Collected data
************

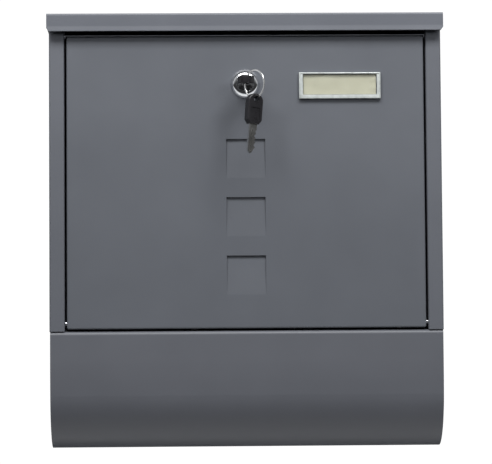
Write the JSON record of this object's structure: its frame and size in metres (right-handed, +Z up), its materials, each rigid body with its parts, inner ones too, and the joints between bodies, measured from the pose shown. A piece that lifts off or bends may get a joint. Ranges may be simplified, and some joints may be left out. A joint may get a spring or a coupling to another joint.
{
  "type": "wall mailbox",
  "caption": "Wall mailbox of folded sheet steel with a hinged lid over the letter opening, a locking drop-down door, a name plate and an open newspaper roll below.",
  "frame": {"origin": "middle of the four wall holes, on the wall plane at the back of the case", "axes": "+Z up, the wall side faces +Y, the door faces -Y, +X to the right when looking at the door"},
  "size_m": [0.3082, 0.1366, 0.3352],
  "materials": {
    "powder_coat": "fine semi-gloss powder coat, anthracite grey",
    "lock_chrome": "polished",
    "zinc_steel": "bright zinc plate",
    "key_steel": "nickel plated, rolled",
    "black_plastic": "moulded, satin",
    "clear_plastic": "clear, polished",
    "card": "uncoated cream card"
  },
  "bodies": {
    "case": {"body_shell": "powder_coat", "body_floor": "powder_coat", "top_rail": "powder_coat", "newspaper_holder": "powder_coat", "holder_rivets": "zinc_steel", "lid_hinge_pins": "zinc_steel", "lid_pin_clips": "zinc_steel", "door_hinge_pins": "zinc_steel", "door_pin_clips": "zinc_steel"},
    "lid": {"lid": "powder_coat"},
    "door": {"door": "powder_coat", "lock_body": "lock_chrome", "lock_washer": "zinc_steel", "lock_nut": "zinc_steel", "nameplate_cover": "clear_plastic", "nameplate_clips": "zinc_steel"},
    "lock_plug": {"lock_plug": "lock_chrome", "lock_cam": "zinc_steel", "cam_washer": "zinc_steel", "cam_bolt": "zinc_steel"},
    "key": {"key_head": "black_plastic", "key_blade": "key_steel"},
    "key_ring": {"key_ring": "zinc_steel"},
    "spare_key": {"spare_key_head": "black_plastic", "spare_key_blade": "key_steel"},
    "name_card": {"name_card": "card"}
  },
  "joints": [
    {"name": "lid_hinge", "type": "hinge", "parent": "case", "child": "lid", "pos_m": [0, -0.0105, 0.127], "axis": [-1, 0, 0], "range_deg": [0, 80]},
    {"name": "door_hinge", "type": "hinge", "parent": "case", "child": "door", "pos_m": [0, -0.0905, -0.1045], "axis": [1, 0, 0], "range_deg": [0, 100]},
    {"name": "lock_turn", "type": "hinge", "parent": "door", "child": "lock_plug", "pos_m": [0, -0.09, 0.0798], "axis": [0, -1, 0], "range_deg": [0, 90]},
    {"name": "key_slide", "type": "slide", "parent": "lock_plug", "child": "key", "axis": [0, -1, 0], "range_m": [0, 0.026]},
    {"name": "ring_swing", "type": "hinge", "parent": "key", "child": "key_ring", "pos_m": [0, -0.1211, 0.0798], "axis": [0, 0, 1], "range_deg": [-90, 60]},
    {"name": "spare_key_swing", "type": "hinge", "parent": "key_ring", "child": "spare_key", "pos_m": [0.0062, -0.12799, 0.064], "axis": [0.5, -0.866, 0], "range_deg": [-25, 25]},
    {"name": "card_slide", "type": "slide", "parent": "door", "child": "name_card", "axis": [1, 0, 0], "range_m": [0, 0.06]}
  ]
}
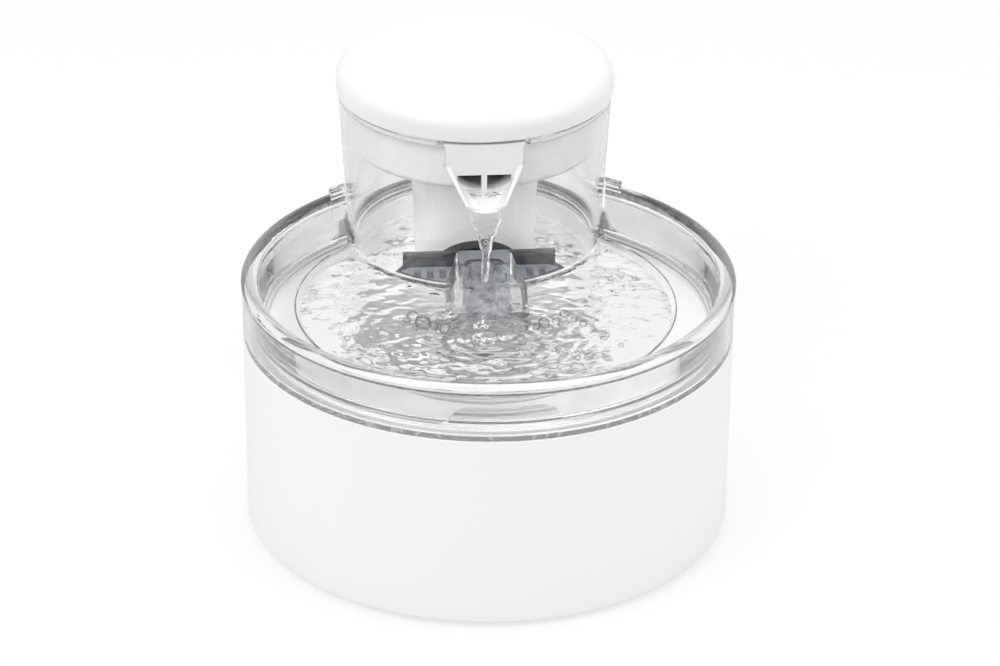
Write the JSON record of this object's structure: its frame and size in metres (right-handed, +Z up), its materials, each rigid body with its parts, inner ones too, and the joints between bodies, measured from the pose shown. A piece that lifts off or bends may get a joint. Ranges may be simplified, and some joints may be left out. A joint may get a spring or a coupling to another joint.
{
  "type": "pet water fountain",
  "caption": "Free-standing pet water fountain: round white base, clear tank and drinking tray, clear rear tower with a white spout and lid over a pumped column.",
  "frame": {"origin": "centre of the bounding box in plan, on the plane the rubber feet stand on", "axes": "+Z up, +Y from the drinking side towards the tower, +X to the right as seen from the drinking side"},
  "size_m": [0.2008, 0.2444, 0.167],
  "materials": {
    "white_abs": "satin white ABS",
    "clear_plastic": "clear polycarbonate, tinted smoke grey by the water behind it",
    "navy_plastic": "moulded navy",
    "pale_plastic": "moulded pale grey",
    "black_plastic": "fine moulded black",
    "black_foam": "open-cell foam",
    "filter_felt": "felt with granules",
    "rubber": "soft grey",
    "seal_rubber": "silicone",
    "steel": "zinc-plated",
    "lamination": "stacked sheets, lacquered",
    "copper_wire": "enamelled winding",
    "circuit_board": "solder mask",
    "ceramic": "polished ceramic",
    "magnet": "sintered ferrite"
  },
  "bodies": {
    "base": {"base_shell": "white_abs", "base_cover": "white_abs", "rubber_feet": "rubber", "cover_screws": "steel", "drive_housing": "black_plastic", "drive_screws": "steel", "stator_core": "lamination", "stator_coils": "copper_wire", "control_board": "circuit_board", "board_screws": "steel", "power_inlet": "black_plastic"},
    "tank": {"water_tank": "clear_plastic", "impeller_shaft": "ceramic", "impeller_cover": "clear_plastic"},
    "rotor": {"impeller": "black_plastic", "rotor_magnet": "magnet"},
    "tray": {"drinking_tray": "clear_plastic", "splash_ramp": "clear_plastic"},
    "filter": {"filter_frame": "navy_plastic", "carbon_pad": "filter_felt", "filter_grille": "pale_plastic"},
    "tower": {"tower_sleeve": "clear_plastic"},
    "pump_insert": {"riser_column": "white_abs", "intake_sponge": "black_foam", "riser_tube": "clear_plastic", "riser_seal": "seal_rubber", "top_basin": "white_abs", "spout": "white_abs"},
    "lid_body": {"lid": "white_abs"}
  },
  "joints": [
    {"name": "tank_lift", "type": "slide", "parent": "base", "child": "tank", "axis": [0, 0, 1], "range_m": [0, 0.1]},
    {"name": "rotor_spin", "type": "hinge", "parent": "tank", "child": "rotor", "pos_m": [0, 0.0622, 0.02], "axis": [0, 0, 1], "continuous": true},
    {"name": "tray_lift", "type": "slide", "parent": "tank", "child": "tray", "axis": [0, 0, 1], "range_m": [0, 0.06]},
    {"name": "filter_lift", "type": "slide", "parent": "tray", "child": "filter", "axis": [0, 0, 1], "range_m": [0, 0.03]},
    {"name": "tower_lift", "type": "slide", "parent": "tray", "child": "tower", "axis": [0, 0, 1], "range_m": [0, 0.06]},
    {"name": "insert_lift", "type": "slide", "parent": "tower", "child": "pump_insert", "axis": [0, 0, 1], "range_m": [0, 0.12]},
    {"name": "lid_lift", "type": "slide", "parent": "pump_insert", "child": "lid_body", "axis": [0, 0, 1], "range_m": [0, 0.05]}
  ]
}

************

→ PROBLEM STATEMENT: Your task is to reproduce all of the records exactly.

→ EXERCISE OUTPUT:
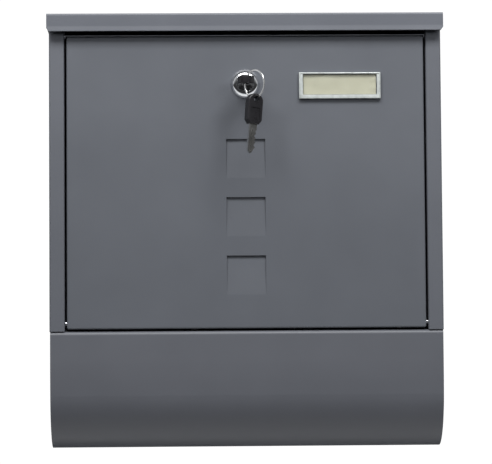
Write the JSON record of this object's structure: its frame and size in metres (right-handed, +Z up), its materials, each rigid body with its parts, inner ones too, and the joints between bodies, measured from the pose shown. A piece that lifts off or bends may get a joint. Ranges may be simplified, and some joints may be left out. A joint may get a spring or a coupling to another joint.
{
  "type": "wall mailbox",
  "caption": "Wall mailbox of folded sheet steel with a hinged lid over the letter opening, a locking drop-down door, a name plate and an open newspaper roll below.",
  "frame": {"origin": "middle of the four wall holes, on the wall plane at the back of the case", "axes": "+Z up, the wall side faces +Y, the door faces -Y, +X to the right when looking at the door"},
  "size_m": [0.3082, 0.1366, 0.3352],
  "materials": {
    "powder_coat": "fine semi-gloss powder coat, anthracite grey",
    "lock_chrome": "polished",
    "zinc_steel": "bright zinc plate",
    "key_steel": "nickel plated, rolled",
    "black_plastic": "moulded, satin",
    "clear_plastic": "clear, polished",
    "card": "uncoated cream card"
  },
  "bodies": {
    "case": {"body_shell": "powder_coat", "body_floor": "powder_coat", "top_rail": "powder_coat", "newspaper_holder": "powder_coat", "holder_rivets": "zinc_steel", "lid_hinge_pins": "zinc_steel", "lid_pin_clips": "zinc_steel", "door_hinge_pins": "zinc_steel", "door_pin_clips": "zinc_steel"},
    "lid": {"lid": "powder_coat"},
    "door": {"door": "powder_coat", "lock_body": "lock_chrome", "lock_washer": "zinc_steel", "lock_nut": "zinc_steel", "nameplate_cover": "clear_plastic", "nameplate_clips": "zinc_steel"},
    "lock_plug": {"lock_plug": "lock_chrome", "lock_cam": "zinc_steel", "cam_washer": "zinc_steel", "cam_bolt": "zinc_steel"},
    "key": {"key_head": "black_plastic", "key_blade": "key_steel"},
    "key_ring": {"key_ring": "zinc_steel"},
    "spare_key": {"spare_key_head": "black_plastic", "spare_key_blade": "key_steel"},
    "name_card": {"name_card": "card"}
  },
  "joints": [
    {"name": "lid_hinge", "type": "hinge", "parent": "case", "child": "lid", "pos_m": [0, -0.0105, 0.127], "axis": [-1, 0, 0], "range_deg": [0, 80]},
    {"name": "door_hinge", "type": "hinge", "parent": "case", "child": "door", "pos_m": [0, -0.0905, -0.1045], "axis": [1, 0, 0], "range_deg": [0, 100]},
    {"name": "lock_turn", "type": "hinge", "parent": "door", "child": "lock_plug", "pos_m": [0, -0.09, 0.0798], "axis": [0, -1, 0], "range_deg": [0, 90]},
    {"name": "key_slide", "type": "slide", "parent": "lock_plug", "child": "key", "axis": [0, -1, 0], "range_m": [0, 0.026]},
    {"name": "ring_swing", "type": "hinge", "parent": "key", "child": "key_ring", "pos_m": [0, -0.1211, 0.0798], "axis": [0, 0, 1], "range_deg": [-90, 60]},
    {"name": "spare_key_swing", "type": "hinge", "parent": "key_ring", "child": "spare_key", "pos_m": [0.0062, -0.12799, 0.064], "axis": [0.5, -0.866, 0], "range_deg": [-25, 25]},
    {"name": "card_slide", "type": "slide", "parent": "door", "child": "name_card", "axis": [1, 0, 0], "range_m": [0, 0.06]}
  ]
}
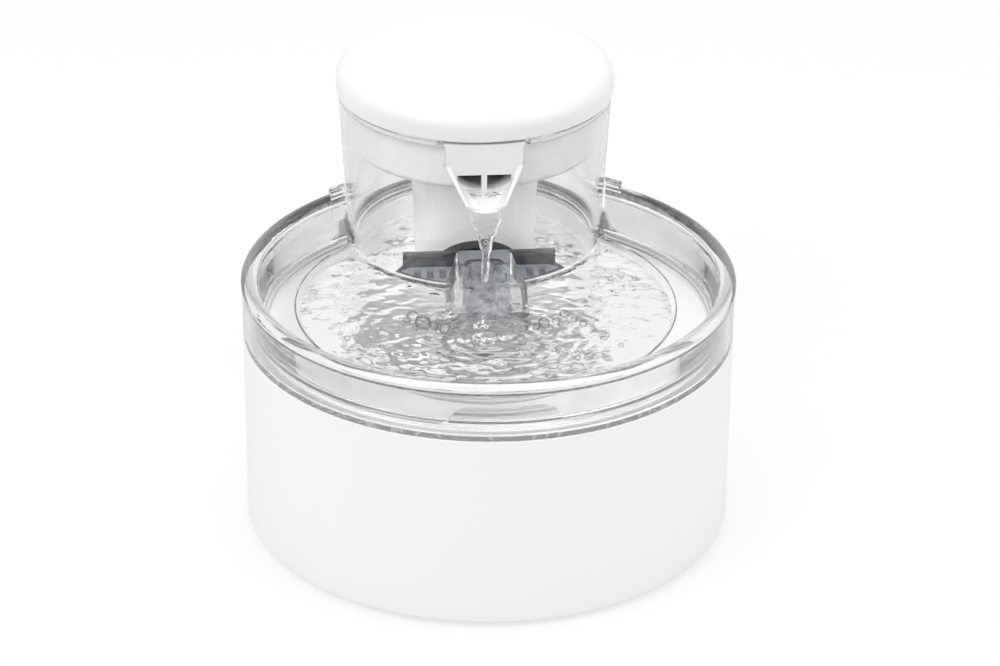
Write the JSON record of this object's structure: its frame and size in metres (right-handed, +Z up), its materials, each rigid body with its parts, inner ones too, and the joints between bodies, measured from the pose shown. A piece that lifts off or bends may get a joint. Ranges may be simplified, and some joints may be left out. A joint may get a spring or a coupling to another joint.
{
  "type": "pet water fountain",
  "caption": "Free-standing pet water fountain: round white base, clear tank and drinking tray, clear rear tower with a white spout and lid over a pumped column.",
  "frame": {"origin": "centre of the bounding box in plan, on the plane the rubber feet stand on", "axes": "+Z up, +Y from the drinking side towards the tower, +X to the right as seen from the drinking side"},
  "size_m": [0.2008, 0.2444, 0.167],
  "materials": {
    "white_abs": "satin white ABS",
    "clear_plastic": "clear polycarbonate, tinted smoke grey by the water behind it",
    "navy_plastic": "moulded navy",
    "pale_plastic": "moulded pale grey",
    "black_plastic": "fine moulded black",
    "black_foam": "open-cell foam",
    "filter_felt": "felt with granules",
    "rubber": "soft grey",
    "seal_rubber": "silicone",
    "steel": "zinc-plated",
    "lamination": "stacked sheets, lacquered",
    "copper_wire": "enamelled winding",
    "circuit_board": "solder mask",
    "ceramic": "polished ceramic",
    "magnet": "sintered ferrite"
  },
  "bodies": {
    "base": {"base_shell": "white_abs", "base_cover": "white_abs", "rubber_feet": "rubber", "cover_screws": "steel", "drive_housing": "black_plastic", "drive_screws": "steel", "stator_core": "lamination", "stator_coils": "copper_wire", "control_board": "circuit_board", "board_screws": "steel", "power_inlet": "black_plastic"},
    "tank": {"water_tank": "clear_plastic", "impeller_shaft": "ceramic", "impeller_cover": "clear_plastic"},
    "rotor": {"impeller": "black_plastic", "rotor_magnet": "magnet"},
    "tray": {"drinking_tray": "clear_plastic", "splash_ramp": "clear_plastic"},
    "filter": {"filter_frame": "navy_plastic", "carbon_pad": "filter_felt", "filter_grille": "pale_plastic"},
    "tower": {"tower_sleeve": "clear_plastic"},
    "pump_insert": {"riser_column": "white_abs", "intake_sponge": "black_foam", "riser_tube": "clear_plastic", "riser_seal": "seal_rubber", "top_basin": "white_abs", "spout": "white_abs"},
    "lid_body": {"lid": "white_abs"}
  },
  "joints": [
    {"name": "tank_lift", "type": "slide", "parent": "base", "child": "tank", "axis": [0, 0, 1], "range_m": [0, 0.1]},
    {"name": "rotor_spin", "type": "hinge", "parent": "tank", "child": "rotor", "pos_m": [0, 0.0622, 0.02], "axis": [0, 0, 1], "continuous": true},
    {"name": "tray_lift", "type": "slide", "parent": "tank", "child": "tray", "axis": [0, 0, 1], "range_m": [0, 0.06]},
    {"name": "filter_lift", "type": "slide", "parent": "tray", "child": "filter", "axis": [0, 0, 1], "range_m": [0, 0.03]},
    {"name": "tower_lift", "type": "slide", "parent": "tray", "child": "tower", "axis": [0, 0, 1], "range_m": [0, 0.06]},
    {"name": "insert_lift", "type": "slide", "parent": "tower", "child": "pump_insert", "axis": [0, 0, 1], "range_m": [0, 0.12]},
    {"name": "lid_lift", "type": "slide", "parent": "pump_insert", "child": "lid_body", "axis": [0, 0, 1], "range_m": [0, 0.05]}
  ]
}